Seattle wants to drop old pot charges and convictions
People with pot possession records in Seattle may be about to catch a break. Seattle Mayor Jenny Durkan and City Attorney Pete Holmes announced today a plan to ask the city's municipal court to drop charges and vacate convictions for misdemeanor marijuana possession.
Marijuana was legalized by state voters back in 2012. But old convictions for possessing small amounts of pot are still haunting large numbers of people, the city said.
Having that mark could “be a barrier to housing, to getting credit, to getting good jobs, and an education,” Durkan said.
According to the city, in the 25 years leading up to legalization, nearly 250,000 people were arrested for possession statewide.

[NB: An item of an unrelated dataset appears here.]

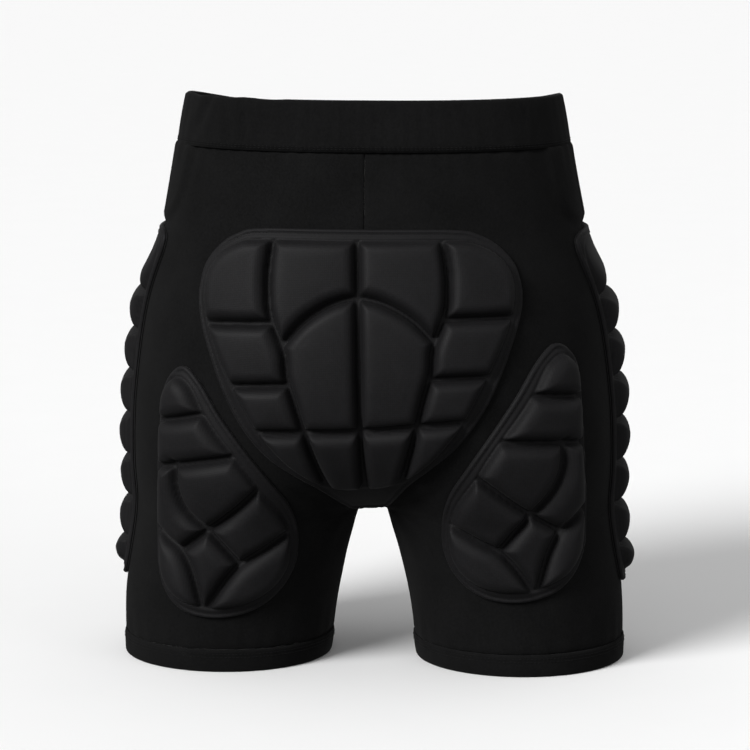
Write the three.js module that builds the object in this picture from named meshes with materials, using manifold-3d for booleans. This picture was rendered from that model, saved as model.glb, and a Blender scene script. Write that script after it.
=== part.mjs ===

Durkan said racial justice was a major factor in today's announcement. African-Americans, Latinos and Native Americans were far more likely to be arrested for these marijuana crimes than white people, according to the city.
Durkan also implied that the problem was much bigger than minor marijuana crimes. "The war on drugs was not only a failure, but it had implicit racial bias in it in Seattle, in the state of Washington, and across this country.” Holmes and Durkan said they would support moves to vacate some felony conviction records for marijuana as well, but that's beyond the city's power.
Even today's announcement will have a limited impact, however, since the city court only handled misdemeanor marijuana cases for a few years before City Attorney Holmes stopped charging simple pot possession cases when he came into office in 2010. Voters in Washington State approved legalization two years later. Holmes estimates around 600 people could be helped by the change.
For more people in the state to have their records vacated or expunged, entities like the state of Washington would need to act. And while at the state level, a similar reform proposal has been put forward, so far it’s failed to get out of committee.